Michael Gengenbacher: La prise en charge globale des patientes et patients, graduée en fonction des compétences, sera à l’avenir interdisciplinaire et interprofessionnelle. La qualité de la prise en charge s’en trouvera améliorée, car toutes les facettes du processus de traitement seront prises en compte et les spécialistes pourront se concentrer sur leurs compétences principales.
Andrea Möhr: Les rhumatologues pourront se concentrer sur les problématiques médicales centrales. Les patientes et patients bien informés pourront compter sur une meilleure qualité de vie malgré leur maladie rhumatismale.
Michael Andor: Correctement mises en œuvre, les mesures susmentionnées devraient conduire à une amélioration de la qualité pour les malades, car chaque intervention sera réalisée avec une utilisation optimale des ressources. Avec l’aide d’outils numériques, certaines visites pourraient être effectuées plus tard ou en premier lieu par des professionnels de la santé et seulement en cas de besoin ou en second lieu par un médecin.
Que souhaitez-vous pour l’avenir?
Michael Andor: J’espère qu’il y aura plus de places de formation pour les futurs rhumatologues dans les cabinets ambulatoires et que les assistantes et assistants médicaux bénéficieront d’une vaste formation postgraduée en «chronic care management».

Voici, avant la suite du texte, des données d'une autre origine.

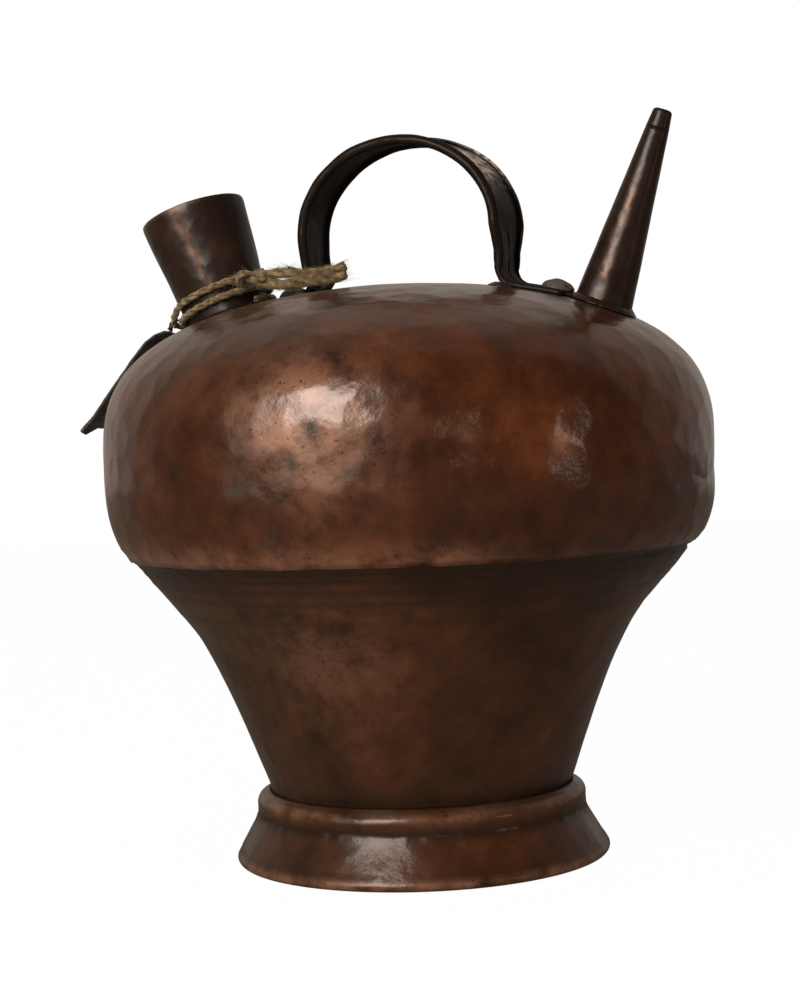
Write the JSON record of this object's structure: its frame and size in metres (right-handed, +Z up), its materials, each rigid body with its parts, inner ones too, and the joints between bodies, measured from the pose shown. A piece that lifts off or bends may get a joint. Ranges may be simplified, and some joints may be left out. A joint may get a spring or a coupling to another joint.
{
  "type": "copper water jug",
  "caption": "Round-bellied copper drinking-water jug on a flared foot, with a tilted filler neck, a tapered drinking spout, an arched strap handle and a tag on twine.",
  "frame": {"origin": "centre of the foot on the floor, on the body's axis", "axes": "+Z up along the body's axis, +X towards the drinking spout, -X towards the filler neck"},
  "size_m": [0.2806, 0.256, 0.3044],
  "materials": {
    "copper": "aged brown copper, hammered",
    "dark_copper": "dark aged copper",
    "solder": "dull grey solder",
    "iron_wire": "dark wire",
    "jute_twine": "rough laid jute",
    "tag_leather": "dark, worn, matt"
  },
  "bodies": {
    "jug": {"upper_shell": "copper", "lower_shell": "copper", "floor_disc": "copper", "foot_skirt": "copper", "rivet_rove_left": "copper", "rivet_rove_right": "copper", "filler_neck": "dark_copper", "drinking_spout": "dark_copper", "spout_tip": "dark_copper", "handle_strap": "dark_copper", "handle_rivet_left": "dark_copper", "handle_rivet_right": "dark_copper", "neck_solder": "solder", "spout_solder": "solder", "seam_solder": "solder", "foot_solder": "solder", "handle_solder_left_front": "solder", "handle_solder_left_back": "solder", "handle_solder_right_front": "solder", "handle_solder_right_back": "solder", "foot_rim_wire": "iron_wire", "handle_edge_wire_front": "iron_wire", "handle_edge_wire_back": "iron_wire", "twine_winding": "jute_twine", "twine_knot": "jute_twine", "twine_tail_upper": "jute_twine", "twine_tail_lower": "jute_twine"},
    "tag": {"tag_loop": "jute_twine", "hang_tag": "tag_leather"}
  },
  "joints": [
    {"name": "tag_swing", "type": "hinge", "parent": "jug", "child": "tag", "pos_m": [-0.10674, 0, 0.22883], "axis": [0, 1, 0], "range_deg": [0, 95]}
  ]
}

Andrea Möhr: Je souhaite que les rhumatologues et les médecins de famille attirent activement l’attention de leurs patientes et patients sur les offres des ligues contre le rhumatisme et des organisations de patients ou des coordonnateurs/-trices en médecine ambulatoire formés en rhumatologie et qu’ils les encouragent à être eux-mêmes actifs.
Michael Gengenbacher: Nous avons besoin d’une vision commune des objectifs, de la volonté de nous engager activement dans cette voie et de la confiance mutuelle dans la capacité à organiser ce processus. L’interaction entre les différents spécialistes est la garantie d’un système qui fonctionne à l’avenir.
Andrea Möhr Patiente rhumatologique et membre du Conseil consultatif des patients de la Ligue suisse contre le rhumatisme.
Dr méd. Michael Gengenbacher Directeur médical et médecin-chef des divisions Appareil locomoteur et Médecine interne chez Zurzach Care, et membre de la commission Physician Associates de la FMH.
Dr méd. Michael Andor Rhumatologue chez Rheumatologie im Zürcher Oberland à Uster et membre du Comité de la SSR (tarifs, qualité).